Information shown:

**********

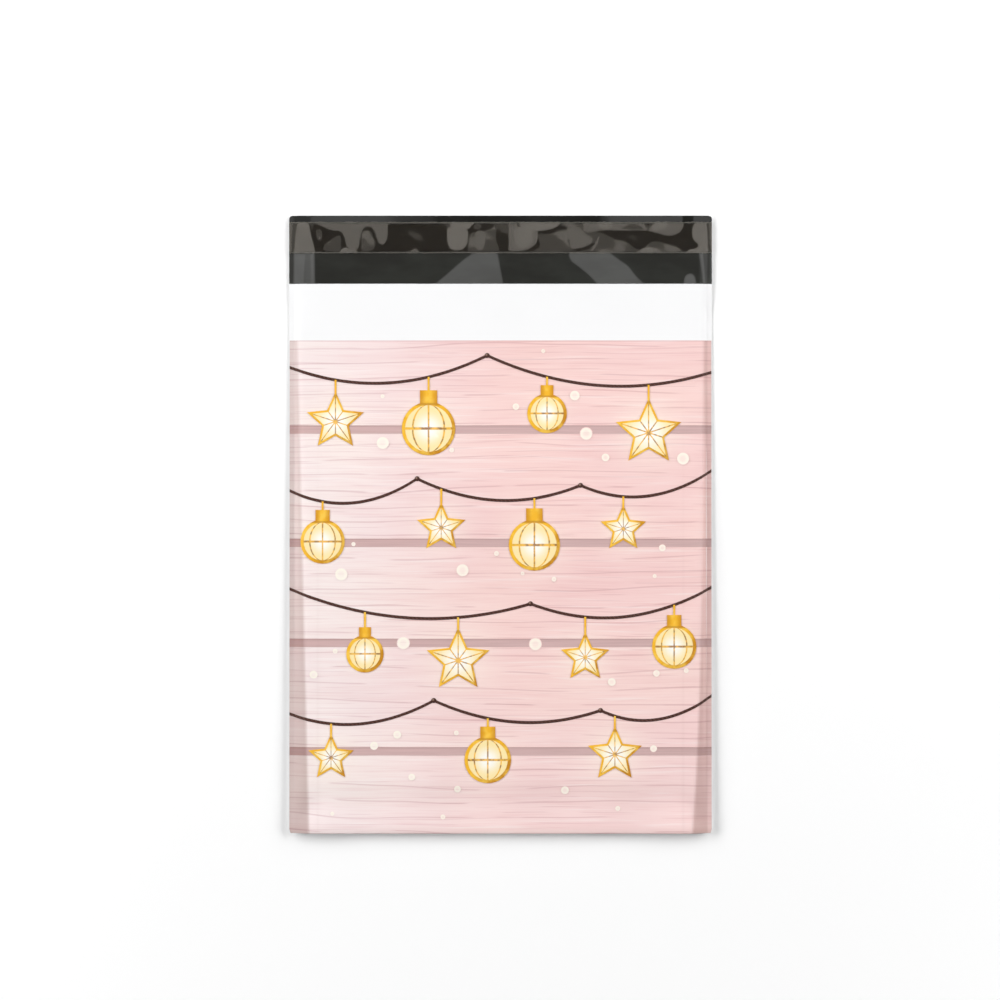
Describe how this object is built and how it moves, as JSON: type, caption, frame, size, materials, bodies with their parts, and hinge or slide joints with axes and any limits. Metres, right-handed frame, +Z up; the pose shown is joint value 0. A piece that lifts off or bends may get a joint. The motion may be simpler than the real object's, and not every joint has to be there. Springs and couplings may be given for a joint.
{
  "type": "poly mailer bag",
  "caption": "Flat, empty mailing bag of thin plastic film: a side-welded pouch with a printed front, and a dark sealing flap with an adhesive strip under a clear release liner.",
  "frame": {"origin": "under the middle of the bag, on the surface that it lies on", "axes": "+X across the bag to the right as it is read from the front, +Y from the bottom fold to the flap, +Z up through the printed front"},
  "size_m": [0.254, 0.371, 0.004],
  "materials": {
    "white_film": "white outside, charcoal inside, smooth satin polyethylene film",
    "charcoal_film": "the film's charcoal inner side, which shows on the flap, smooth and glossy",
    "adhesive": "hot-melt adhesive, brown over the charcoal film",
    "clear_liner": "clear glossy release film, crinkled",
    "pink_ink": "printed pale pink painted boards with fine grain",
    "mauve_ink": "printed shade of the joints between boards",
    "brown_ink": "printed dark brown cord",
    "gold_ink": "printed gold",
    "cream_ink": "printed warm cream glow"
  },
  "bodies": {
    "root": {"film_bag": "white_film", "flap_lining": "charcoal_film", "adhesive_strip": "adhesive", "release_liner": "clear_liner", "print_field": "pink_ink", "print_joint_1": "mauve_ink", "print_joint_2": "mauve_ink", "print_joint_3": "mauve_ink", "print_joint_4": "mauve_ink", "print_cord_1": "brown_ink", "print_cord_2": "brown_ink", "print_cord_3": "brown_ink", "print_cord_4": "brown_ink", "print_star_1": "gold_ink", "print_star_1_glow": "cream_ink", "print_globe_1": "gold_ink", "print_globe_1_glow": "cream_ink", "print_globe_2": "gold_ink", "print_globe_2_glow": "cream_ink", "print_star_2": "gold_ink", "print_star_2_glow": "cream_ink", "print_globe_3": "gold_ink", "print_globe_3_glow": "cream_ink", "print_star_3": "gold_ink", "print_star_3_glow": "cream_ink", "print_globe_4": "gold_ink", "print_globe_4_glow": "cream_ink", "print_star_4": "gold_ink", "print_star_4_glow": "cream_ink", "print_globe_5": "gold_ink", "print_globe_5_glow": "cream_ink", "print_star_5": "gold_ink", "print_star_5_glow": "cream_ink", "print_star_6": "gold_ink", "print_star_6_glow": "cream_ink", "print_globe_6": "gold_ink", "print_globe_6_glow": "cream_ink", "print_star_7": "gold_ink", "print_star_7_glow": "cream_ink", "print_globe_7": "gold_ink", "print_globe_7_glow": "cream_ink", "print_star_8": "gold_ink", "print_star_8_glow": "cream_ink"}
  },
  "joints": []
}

**********

Goal of the exercise: Using the listing, collect all lines in which the string "type" is found.

Worked solution:
Describe how this object is built and how it moves, as JSON: type, caption, frame, size, materials, bodies with their parts, and hinge or slide joints with axes and any limits. Metres, right-handed frame, +Z up; the pose shown is joint value 0. A piece that lifts off or bends may get a joint. The motion may be simpler than the real object's, and not every joint has to be there. Springs and couplings may be given for a joint.
  "type": "poly mailer bag",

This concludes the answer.